I'm going to make my DIY light from AH Supply.

Here are a few things I'm wondering about:

1. How necessary is it to use a splash shield, would the humidity from 4 inches up make a difference?
2. Does it matter if it's Plexiglas or acrylic?


----------



## cattleman (Sep 4, 2005)

I have never used a splash shield or glass lids on tanks with C/f lighting, and had them sitting right on top with no mounting legs. Never had a problem. I guess the main thing is make sure the fixture is mounted securely, and avoid splashing. Use a GFCI, and of course dont drop it in the tank (seems obvious, but Ive done it!) I think if I was going to use a shield I would use glass, because acrylic warps.


----------



## Sully (Nov 11, 2005)

Plexi glass will warp. So I would forego that. You could use mounting legs to keep it off the water. as long as there's no splashing, you'll probably be okay.

-SULLY


----------



## Gumby (Aug 1, 2005)

It highly depends on the situation. I have an Eclipse 6 that was retrofitted with screw in PC bulbs. I'm using this set up as a nano reef and it was fine for a while. I machined a splash guard out of 1/4" acrylic and it worked great.

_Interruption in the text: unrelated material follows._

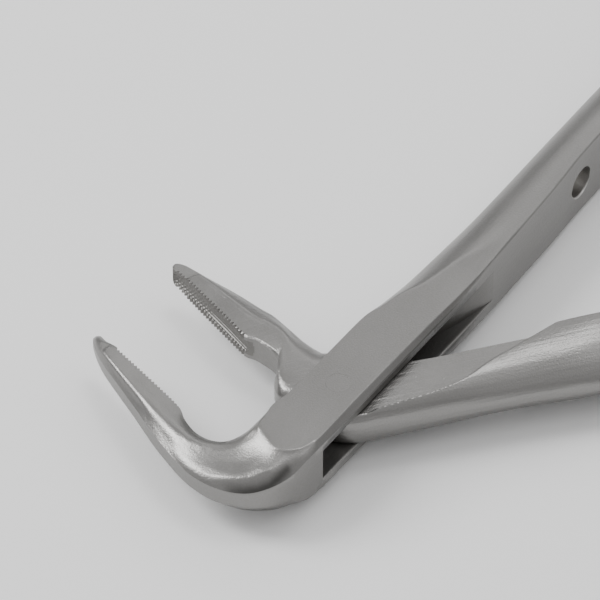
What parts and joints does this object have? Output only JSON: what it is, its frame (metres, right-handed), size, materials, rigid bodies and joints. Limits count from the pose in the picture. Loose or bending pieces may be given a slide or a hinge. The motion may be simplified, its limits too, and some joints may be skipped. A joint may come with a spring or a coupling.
{
  "type": "extraction forceps",
  "caption": "Lower-jaw tooth extraction forceps: slim serrated beaks bent square to the handles, a box joint on a flush pin and D-section handles.",
  "frame": {"origin": "on the pivot axis, at the flat underside of the box joint", "axes": "+Z is the pivot axis, +X runs between the two handles towards their ends, +Y is the way the beaks point"},
  "size_m": [0.162, 0.1019, 0.011],
  "materials": {
    "forged_steel": "satin, fine longitudinal brushing",
    "pin_steel": "satin, ground flush with the box"
  },
  "bodies": {
    "outer": {"outer_half": "forged_steel", "joint_pin": "pin_steel"},
    "inner": {"inner_half": "forged_steel"}
  },
  "joints": [
    {"name": "box_joint", "type": "hinge", "parent": "outer", "child": "inner", "pos_m": [0, 0, 0], "axis": [0, 0, 1], "range_deg": [-12, 24]}
  ]
}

Then I put an octopus in the tank meaning I had to seal the tank completely. The humidity inside the eclipse hood was so great that the starter switch became filled with water and the fixture now flashes like a strobe light when the switch was turned off. You can also hear this god awful electrical arching noise. Needless to say I just unplug the light at night time now... I don't need any electrical fires. 

My advice: just do your best to waterproof the electrical workings and you should be fine. Water on bulbs is not an issue. Water on connectors and wires is where you run into issues of electrical fires.


----------